RECORD SET:
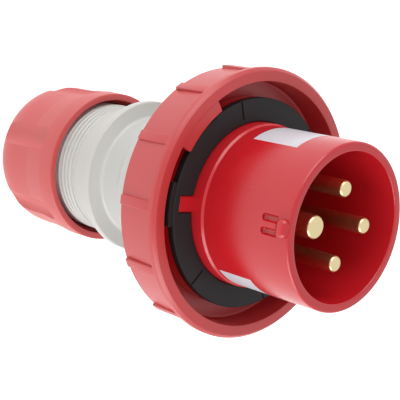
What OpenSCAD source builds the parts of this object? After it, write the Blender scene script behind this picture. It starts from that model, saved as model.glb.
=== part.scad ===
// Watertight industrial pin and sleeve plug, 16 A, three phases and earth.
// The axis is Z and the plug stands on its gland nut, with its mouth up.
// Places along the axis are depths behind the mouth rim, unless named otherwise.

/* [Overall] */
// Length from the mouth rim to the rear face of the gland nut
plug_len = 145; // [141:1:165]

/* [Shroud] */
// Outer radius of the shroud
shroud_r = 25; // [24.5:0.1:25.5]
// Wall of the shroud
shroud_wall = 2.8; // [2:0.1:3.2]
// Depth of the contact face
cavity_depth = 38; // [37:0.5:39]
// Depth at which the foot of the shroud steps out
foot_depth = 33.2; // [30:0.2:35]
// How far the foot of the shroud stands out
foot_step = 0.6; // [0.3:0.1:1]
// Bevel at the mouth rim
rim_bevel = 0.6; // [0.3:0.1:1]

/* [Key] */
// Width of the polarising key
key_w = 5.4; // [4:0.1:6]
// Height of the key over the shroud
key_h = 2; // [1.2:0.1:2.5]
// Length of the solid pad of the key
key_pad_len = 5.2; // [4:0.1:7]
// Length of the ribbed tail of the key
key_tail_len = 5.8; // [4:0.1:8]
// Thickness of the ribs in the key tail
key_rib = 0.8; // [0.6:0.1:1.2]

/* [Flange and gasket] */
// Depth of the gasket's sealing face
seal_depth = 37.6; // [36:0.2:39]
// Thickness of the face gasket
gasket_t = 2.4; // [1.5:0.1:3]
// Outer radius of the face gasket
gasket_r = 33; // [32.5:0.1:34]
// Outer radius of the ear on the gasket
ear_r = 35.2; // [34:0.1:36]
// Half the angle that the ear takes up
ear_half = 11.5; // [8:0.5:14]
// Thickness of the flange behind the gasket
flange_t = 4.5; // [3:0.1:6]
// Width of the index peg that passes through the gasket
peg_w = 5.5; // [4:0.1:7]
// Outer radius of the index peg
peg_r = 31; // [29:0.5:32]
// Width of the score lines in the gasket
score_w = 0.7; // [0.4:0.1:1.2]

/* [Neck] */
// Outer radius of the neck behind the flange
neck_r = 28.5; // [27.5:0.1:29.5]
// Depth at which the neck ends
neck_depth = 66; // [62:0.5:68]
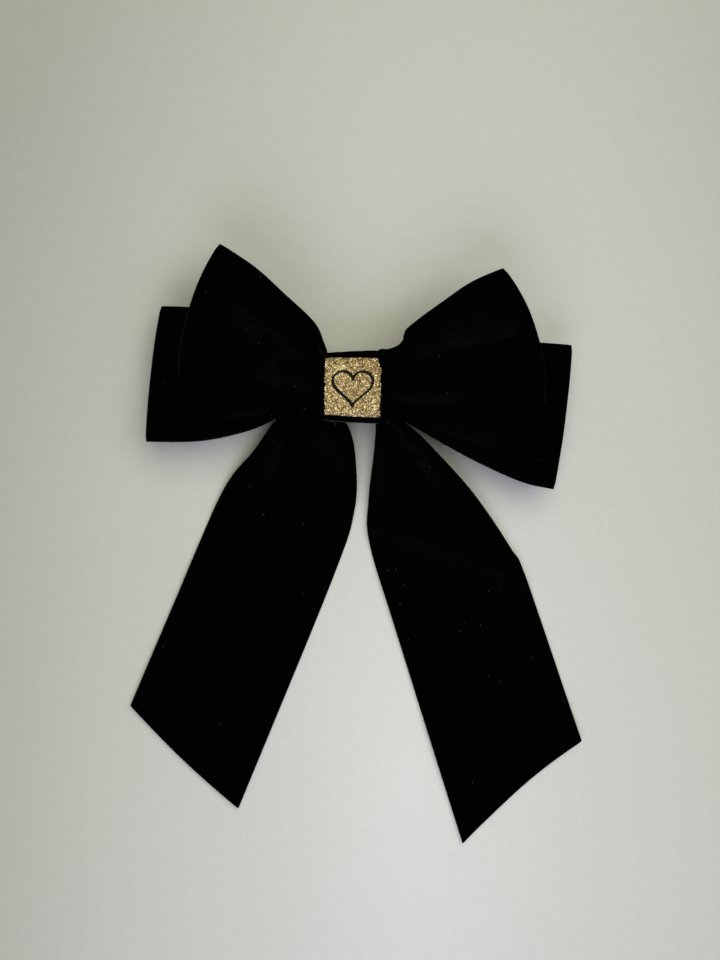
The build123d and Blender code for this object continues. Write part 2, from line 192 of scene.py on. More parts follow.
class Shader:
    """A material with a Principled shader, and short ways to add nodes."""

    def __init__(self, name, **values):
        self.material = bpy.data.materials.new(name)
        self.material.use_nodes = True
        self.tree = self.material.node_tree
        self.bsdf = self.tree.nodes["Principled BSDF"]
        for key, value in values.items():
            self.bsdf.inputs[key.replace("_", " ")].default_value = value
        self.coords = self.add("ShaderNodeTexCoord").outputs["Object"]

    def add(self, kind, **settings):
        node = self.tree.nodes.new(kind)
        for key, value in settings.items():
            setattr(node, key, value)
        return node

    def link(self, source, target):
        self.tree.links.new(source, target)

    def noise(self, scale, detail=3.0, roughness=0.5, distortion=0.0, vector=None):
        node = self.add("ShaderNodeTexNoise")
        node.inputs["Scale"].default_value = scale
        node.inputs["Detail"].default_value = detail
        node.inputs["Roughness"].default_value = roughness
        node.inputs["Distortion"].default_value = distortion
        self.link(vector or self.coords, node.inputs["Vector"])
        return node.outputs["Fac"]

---

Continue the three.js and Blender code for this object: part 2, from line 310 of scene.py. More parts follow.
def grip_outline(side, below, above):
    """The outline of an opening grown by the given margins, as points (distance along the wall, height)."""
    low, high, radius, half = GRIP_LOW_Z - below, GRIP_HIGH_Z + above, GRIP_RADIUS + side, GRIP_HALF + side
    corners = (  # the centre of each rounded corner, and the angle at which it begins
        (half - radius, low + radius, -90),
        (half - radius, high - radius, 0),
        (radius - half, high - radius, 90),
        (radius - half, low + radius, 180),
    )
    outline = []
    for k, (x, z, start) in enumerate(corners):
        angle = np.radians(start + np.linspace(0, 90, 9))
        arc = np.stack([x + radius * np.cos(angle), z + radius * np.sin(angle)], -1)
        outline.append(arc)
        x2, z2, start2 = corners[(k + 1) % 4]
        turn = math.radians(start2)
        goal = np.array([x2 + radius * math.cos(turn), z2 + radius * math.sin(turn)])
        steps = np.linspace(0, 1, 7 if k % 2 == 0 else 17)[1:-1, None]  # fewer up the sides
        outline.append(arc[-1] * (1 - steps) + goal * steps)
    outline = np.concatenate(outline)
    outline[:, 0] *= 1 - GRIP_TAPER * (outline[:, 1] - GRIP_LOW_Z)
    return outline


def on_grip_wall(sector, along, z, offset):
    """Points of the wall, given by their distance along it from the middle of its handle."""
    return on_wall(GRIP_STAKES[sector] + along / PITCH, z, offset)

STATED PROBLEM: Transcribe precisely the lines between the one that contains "What OpenSCAD source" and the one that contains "unless named otherwise.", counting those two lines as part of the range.

RESPONSE:
What OpenSCAD source builds the parts of this object? After it, write the Blender scene script behind this picture. It starts from that model, saved as model.glb.
=== part.scad ===
// Watertight industrial pin and sleeve plug, 16 A, three phases and earth.
// The axis is Z and the plug stands on its gland nut, with its mouth up.
// Places along the axis are depths behind the mouth rim, unless named otherwise.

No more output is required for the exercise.